ILAS mis-selling has continued steadily for well over a decade. Here’s a few articles about a massive scandal that occurred in 2004:
Investors may sue insurers over fund fiasco (SCMP – May 2004)
Fund Losses Spark Fury (The Standard – Nov 2004)
Repeating History after Ignoring It (Asia Sentinel – June 2009)
According to the articles, more than 7,000 Hong Kong investors, many of them “wealthy bankers, lawyers, accountants and other members of the professional elite”, suffered catastrophic losses as a consequence of poorly trained, commission-hungry “advisers” flogging complex, crappy products they did not understand, while simultaneously advising clients (aka suckers) to borrow “three times their initial investment to buy extra shares”. This fiasco eventually left some investors penniless and in debt, while the so-called advisers made out with a fortune, presumably quadrupling their commissions.
Regulators responded to the scandal by doing practically nothing.
It’s no surprise that history soon repeated itself. In 2009, approximately 30,000 investors lost their savings in the Lehman mini-bond meltdown.
According to Vanson Soo, “the impact of the Lehman mini-bonds saga could have been minimized, if not prevented, if the SFC had acted decisively [in response to the 2004 scandal]”.
“The SFC could have punished the wrongdoers to send out the right message, restructured the regulatory landscape to prevent any similar episodes and seized the opportunity to demonstrate its seriousness in dealing with misconduct of financial institutions.
No, thank you. The SFC did none of the above.”
The SFC’s response to the Lehman mini-bond scandal was hardly better. This is exactly why, today, there are well over a million Hong Kongers locked into ripoff ILAS savings plans that never should have been sold to them.

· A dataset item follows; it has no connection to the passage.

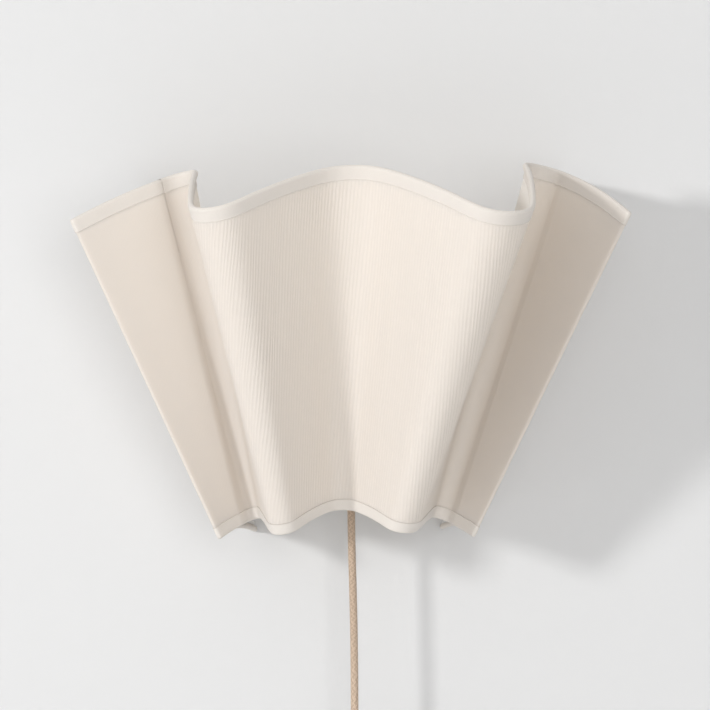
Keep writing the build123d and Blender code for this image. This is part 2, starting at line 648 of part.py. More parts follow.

Inevitably, history will keep repeating itself and investors will continue to be exploited unless regulators and legislators take the job of regulatory reform seriously. Ultimately, this will require a complete ban on commissions (a form of legalized bribery), a ban on opaque fee structures (a form of legalized fraud), strict licensing requirements for advisers (who are capable of ruining people’s financial futures), serious enforcement of antitrust laws (since collusion is presumed to be rampant), and introduction of class action lawsuits (so that millions of ripped off investors have a speck of hope about getting their money back).
Reform will also require sensible regulation of “pay packages and performance incentives” and strict rules to ensure that products are “fair to investors”. This is exactly what Enoch Yiu called for yesterday in a new article written for the South China Morning Post, entitled:
As Enoch mentioned, “The legislative process for setting up an Independent Insurance Authority kicked off last week, and lawmakers are set to spend months of debate on what the new regulator should and should not do to protect Hong Kong’s nine million policyholders.”
The core reforms that must be introduced are already crystal clear. If lawmakers are troubled by the details, they can use the UK’s Retail Distribution Review as a template.
Lawmakers & regulators must not botch up this opportunity to right the wrongs of the past. If they do, we all know what will happen (again).